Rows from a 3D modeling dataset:
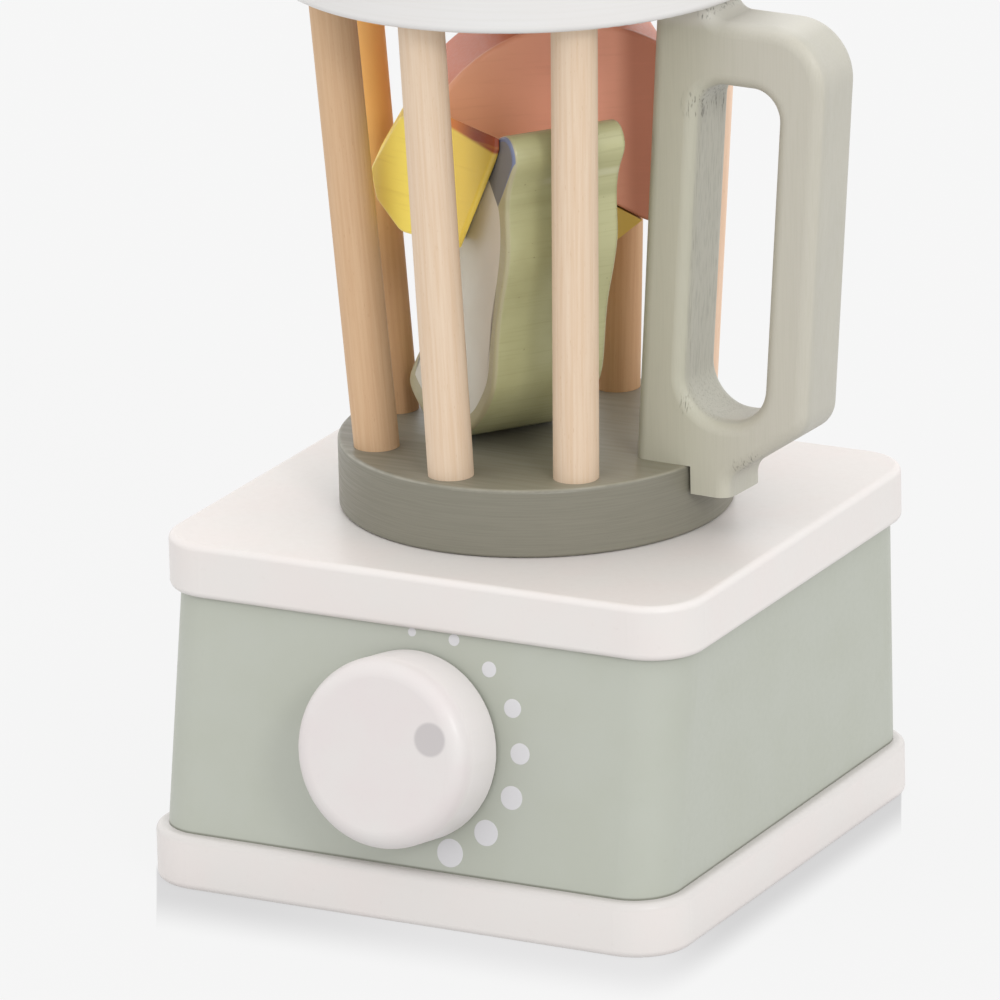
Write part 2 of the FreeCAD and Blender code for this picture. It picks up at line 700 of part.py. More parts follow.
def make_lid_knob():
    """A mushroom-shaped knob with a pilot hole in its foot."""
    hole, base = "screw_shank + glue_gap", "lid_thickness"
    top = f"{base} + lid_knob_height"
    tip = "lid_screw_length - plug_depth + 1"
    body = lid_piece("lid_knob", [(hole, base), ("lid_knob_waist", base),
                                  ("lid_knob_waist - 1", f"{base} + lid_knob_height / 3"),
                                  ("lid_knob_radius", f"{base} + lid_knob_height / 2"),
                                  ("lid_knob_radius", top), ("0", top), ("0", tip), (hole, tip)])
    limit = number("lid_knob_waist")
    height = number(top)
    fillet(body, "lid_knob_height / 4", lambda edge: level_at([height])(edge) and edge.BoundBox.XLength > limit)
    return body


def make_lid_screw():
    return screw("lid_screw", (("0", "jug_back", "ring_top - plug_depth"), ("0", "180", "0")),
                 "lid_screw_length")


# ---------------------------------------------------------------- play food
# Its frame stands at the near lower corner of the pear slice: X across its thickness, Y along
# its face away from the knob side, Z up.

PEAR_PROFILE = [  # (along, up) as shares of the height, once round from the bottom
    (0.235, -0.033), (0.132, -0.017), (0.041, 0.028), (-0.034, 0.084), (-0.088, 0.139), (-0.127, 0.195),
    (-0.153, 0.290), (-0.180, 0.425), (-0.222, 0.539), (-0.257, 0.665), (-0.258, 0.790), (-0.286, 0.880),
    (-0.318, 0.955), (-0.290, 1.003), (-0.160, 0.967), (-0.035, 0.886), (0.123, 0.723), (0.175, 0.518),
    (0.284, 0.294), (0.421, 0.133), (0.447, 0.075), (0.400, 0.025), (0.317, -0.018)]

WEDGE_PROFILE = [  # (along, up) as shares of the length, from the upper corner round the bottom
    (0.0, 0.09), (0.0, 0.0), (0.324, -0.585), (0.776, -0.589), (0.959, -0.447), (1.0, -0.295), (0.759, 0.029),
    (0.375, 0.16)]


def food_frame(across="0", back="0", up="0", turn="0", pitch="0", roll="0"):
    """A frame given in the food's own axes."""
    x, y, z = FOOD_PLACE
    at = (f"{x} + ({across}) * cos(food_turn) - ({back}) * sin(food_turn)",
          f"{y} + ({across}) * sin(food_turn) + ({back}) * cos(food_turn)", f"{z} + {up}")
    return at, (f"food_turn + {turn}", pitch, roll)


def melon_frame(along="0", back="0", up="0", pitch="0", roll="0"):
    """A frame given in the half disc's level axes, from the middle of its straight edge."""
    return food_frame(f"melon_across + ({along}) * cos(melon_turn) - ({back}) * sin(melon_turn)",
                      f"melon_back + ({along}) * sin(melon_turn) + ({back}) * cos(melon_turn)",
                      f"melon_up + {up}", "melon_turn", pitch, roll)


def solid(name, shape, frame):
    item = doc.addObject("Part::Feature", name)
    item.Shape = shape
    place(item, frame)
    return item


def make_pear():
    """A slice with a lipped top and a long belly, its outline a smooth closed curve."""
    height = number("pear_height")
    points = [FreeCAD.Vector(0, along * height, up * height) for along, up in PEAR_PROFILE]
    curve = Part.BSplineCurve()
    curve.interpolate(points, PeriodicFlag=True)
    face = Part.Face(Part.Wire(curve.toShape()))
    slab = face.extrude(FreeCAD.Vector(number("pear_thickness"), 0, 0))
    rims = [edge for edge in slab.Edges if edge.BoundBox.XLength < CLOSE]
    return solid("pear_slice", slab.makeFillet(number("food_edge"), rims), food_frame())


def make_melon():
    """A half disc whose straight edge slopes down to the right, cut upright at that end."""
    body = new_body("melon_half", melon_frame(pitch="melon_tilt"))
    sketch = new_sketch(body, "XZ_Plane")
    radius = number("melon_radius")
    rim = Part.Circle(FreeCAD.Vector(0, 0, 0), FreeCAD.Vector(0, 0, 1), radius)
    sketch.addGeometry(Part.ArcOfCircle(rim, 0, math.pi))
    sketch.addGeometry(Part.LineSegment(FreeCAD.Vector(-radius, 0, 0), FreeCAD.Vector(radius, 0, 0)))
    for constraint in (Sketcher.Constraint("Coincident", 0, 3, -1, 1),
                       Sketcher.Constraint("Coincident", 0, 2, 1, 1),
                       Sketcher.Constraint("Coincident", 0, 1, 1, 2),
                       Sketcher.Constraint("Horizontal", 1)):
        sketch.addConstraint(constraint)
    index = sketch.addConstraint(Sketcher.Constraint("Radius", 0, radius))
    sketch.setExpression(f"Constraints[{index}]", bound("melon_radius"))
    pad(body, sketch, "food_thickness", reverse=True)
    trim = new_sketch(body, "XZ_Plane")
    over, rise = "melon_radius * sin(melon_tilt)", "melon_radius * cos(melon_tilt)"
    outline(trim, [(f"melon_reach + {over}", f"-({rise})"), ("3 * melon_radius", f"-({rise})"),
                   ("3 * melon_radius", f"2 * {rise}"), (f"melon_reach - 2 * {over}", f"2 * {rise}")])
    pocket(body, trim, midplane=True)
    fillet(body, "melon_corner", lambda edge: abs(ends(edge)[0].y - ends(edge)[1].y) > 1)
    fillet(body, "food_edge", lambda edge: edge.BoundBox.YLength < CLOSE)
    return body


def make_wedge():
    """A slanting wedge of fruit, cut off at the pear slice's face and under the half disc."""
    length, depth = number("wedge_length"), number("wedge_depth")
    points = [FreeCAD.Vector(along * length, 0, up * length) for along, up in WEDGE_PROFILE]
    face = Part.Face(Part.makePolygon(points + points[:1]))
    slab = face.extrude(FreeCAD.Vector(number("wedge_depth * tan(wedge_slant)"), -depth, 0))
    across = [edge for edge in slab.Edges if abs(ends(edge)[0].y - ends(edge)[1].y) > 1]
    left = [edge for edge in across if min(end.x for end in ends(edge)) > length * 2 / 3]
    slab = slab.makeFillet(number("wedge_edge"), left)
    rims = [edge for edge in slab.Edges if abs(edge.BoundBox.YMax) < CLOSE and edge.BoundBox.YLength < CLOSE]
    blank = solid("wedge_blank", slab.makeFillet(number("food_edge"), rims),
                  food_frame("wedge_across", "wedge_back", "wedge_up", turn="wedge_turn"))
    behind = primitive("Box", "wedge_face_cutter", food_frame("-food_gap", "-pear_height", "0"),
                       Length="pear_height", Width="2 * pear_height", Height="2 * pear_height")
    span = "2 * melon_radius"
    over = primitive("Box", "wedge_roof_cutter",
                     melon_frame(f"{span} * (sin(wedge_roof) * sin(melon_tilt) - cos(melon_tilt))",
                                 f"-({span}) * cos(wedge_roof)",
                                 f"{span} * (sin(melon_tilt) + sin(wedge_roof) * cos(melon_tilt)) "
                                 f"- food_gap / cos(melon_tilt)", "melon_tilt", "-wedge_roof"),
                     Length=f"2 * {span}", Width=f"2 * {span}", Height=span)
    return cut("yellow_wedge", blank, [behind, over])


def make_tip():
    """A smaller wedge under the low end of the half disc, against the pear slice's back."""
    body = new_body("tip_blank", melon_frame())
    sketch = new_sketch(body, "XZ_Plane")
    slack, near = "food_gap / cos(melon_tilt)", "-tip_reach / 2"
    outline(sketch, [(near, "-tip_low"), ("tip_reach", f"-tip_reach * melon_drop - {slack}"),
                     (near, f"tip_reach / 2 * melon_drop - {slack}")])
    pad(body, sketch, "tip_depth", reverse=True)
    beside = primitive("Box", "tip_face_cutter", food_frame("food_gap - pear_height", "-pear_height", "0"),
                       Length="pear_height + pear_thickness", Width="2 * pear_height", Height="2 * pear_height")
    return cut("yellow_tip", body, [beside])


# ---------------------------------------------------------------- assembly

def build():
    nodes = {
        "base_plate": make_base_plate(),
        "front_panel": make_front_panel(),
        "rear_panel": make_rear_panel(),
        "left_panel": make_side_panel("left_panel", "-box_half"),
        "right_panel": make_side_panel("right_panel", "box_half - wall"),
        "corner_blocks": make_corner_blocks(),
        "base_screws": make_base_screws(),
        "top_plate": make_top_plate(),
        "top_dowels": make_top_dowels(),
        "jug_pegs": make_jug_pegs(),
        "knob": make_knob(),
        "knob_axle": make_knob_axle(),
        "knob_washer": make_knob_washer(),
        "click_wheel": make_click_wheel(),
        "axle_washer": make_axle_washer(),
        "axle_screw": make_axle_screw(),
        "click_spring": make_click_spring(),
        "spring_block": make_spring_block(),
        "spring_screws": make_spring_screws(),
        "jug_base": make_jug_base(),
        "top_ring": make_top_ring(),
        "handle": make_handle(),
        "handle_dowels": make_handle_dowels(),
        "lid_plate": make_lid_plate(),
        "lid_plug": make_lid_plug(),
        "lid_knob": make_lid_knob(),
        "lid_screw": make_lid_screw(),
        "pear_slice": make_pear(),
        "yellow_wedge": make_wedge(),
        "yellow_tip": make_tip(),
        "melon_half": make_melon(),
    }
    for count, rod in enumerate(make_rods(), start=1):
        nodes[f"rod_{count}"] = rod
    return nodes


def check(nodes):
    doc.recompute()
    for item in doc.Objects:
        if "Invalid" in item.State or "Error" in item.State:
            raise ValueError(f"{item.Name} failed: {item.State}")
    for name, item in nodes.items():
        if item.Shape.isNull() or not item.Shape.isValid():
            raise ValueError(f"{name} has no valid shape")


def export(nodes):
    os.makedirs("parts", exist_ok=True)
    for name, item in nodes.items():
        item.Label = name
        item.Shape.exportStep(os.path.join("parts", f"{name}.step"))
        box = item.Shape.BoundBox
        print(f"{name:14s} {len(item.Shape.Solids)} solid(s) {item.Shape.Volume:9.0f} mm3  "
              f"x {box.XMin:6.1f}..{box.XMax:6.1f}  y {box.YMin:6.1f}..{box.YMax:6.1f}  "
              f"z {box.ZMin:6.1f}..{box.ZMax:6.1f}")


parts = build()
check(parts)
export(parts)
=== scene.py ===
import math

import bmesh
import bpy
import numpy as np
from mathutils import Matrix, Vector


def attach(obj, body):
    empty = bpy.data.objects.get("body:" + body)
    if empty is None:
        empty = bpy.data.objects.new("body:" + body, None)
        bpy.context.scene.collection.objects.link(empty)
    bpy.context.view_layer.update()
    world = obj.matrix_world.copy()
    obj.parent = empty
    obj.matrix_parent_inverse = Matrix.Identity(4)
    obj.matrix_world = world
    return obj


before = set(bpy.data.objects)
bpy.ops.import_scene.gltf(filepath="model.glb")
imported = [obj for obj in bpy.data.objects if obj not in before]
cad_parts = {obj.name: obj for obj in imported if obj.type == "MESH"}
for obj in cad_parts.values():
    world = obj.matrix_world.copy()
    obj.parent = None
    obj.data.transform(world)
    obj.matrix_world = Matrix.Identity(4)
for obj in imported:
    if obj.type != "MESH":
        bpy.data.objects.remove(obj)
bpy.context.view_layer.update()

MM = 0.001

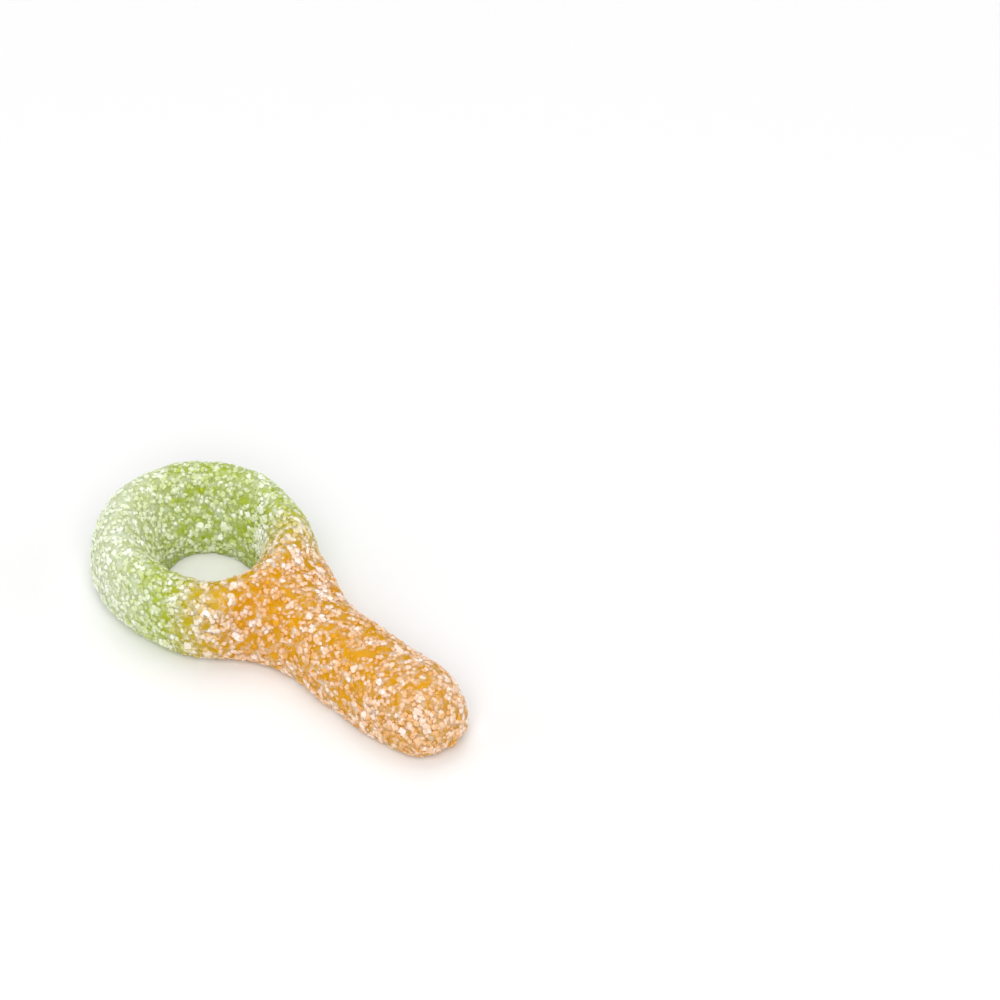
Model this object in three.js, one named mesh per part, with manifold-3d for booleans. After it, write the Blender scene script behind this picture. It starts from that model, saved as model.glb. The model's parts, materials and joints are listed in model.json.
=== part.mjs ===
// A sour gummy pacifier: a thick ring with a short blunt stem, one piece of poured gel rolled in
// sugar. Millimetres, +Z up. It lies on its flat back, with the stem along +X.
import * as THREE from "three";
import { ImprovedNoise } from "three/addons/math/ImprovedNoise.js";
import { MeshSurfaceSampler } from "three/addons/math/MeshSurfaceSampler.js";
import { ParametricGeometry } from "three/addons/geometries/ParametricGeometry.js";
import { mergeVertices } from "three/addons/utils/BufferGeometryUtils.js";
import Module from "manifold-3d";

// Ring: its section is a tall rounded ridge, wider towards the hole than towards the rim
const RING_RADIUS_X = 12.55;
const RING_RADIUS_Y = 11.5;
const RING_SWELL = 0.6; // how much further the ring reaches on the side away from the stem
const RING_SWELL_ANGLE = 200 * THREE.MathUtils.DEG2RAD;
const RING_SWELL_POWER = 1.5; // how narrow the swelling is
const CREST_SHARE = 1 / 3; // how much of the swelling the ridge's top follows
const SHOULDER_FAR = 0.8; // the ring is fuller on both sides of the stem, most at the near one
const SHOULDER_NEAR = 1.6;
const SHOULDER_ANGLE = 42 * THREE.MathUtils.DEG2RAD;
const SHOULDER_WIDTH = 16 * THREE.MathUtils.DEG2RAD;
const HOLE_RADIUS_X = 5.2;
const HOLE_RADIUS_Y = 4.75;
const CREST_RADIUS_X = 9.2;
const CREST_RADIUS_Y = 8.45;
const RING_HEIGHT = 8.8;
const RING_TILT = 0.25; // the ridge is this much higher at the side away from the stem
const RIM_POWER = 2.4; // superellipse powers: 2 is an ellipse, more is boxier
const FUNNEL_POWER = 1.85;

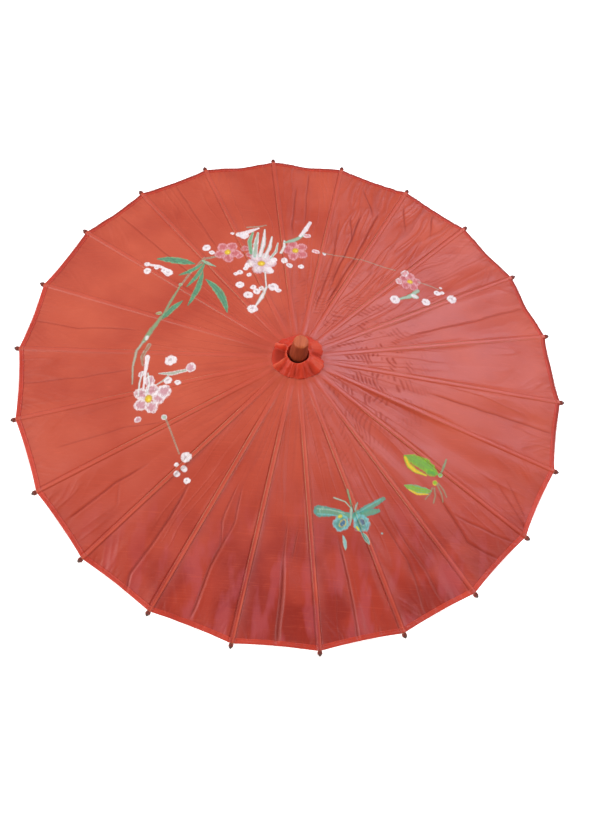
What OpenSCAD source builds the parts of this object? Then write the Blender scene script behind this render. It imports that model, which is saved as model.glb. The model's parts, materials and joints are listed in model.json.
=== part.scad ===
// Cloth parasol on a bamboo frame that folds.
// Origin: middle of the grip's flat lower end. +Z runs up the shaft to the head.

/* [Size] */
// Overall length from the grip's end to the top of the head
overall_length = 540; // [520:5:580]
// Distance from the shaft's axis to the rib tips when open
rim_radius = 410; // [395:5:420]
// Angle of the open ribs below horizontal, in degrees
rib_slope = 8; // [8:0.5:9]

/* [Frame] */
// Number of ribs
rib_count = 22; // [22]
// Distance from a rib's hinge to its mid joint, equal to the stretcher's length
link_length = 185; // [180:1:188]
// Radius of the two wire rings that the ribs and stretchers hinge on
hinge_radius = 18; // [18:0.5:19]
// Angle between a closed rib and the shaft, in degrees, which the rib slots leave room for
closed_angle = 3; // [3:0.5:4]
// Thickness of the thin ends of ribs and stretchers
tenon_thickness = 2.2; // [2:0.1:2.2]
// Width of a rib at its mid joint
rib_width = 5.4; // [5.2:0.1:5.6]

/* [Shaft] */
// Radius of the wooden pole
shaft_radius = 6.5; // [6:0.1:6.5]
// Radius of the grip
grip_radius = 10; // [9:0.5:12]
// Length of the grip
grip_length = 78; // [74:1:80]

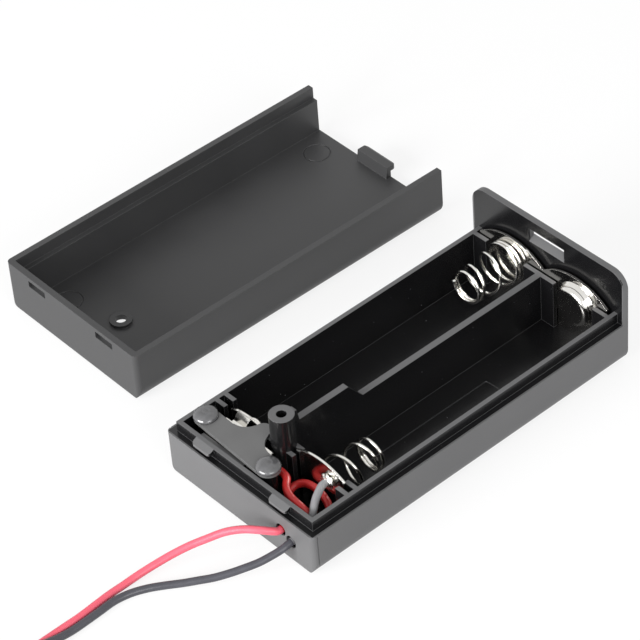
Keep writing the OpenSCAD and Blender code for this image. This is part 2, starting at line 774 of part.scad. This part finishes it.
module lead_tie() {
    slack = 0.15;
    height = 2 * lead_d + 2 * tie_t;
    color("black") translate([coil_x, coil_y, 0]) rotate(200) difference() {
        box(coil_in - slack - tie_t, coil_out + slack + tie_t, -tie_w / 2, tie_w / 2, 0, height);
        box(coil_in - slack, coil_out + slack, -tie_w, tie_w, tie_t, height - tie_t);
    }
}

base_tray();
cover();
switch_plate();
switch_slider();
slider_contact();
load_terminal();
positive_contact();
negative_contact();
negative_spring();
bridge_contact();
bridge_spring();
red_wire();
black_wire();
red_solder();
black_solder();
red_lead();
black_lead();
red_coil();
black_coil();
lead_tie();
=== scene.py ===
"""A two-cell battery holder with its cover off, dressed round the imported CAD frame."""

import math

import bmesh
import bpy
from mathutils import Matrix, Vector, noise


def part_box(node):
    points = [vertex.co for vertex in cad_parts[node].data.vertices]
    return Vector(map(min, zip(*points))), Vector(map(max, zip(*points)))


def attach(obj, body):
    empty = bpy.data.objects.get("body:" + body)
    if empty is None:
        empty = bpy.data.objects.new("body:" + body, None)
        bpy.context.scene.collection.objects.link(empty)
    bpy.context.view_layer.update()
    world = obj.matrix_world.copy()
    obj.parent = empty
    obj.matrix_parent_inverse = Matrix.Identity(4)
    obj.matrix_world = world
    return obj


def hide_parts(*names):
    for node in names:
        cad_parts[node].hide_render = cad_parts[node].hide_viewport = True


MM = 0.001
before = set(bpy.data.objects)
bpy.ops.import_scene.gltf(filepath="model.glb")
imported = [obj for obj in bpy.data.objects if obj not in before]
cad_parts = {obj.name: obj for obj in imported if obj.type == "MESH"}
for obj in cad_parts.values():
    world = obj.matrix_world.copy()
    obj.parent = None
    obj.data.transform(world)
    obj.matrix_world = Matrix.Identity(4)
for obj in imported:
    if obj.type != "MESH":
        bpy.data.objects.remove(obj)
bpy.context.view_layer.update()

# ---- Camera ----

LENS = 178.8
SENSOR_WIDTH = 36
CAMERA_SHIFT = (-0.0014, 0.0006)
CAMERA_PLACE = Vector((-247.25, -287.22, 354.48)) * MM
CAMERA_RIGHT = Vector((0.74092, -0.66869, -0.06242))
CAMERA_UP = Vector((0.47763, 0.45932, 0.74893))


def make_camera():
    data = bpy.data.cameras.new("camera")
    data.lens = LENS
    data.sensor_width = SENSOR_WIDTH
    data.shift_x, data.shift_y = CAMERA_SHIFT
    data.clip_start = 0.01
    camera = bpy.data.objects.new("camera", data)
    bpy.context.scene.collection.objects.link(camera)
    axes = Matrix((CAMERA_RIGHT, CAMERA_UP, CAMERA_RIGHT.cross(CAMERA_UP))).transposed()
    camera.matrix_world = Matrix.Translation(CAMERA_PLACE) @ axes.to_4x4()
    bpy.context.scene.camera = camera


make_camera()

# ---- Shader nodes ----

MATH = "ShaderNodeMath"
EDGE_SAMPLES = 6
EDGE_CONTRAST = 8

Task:
Quote the lines that begin at the line containing "What OpenSCAD source" and end at the line containing "grip_length = 78; // [74:1:80]", keeping both of those lines.

Result of this task:
What OpenSCAD source builds the parts of this object? Then write the Blender scene script behind this render. It imports that model, which is saved as model.glb. The model's parts, materials and joints are listed in model.json.
=== part.scad ===
// Cloth parasol on a bamboo frame that folds.
// Origin: middle of the grip's flat lower end. +Z runs up the shaft to the head.

/* [Size] */
// Overall length from the grip's end to the top of the head
overall_length = 540; // [520:5:580]
// Distance from the shaft's axis to the rib tips when open
rim_radius = 410; // [395:5:420]
// Angle of the open ribs below horizontal, in degrees
rib_slope = 8; // [8:0.5:9]

/* [Frame] */
// Number of ribs
rib_count = 22; // [22]
// Distance from a rib's hinge to its mid joint, equal to the stretcher's length
link_length = 185; // [180:1:188]
// Radius of the two wire rings that the ribs and stretchers hinge on
hinge_radius = 18; // [18:0.5:19]
// Angle between a closed rib and the shaft, in degrees, which the rib slots leave room for
closed_angle = 3; // [3:0.5:4]
// Thickness of the thin ends of ribs and stretchers
tenon_thickness = 2.2; // [2:0.1:2.2]
// Width of a rib at its mid joint
rib_width = 5.4; // [5.2:0.1:5.6]

/* [Shaft] */
// Radius of the wooden pole
shaft_radius = 6.5; // [6:0.1:6.5]
// Radius of the grip
grip_radius = 10; // [9:0.5:12]
// Length of the grip
grip_length = 78; // [74:1:80]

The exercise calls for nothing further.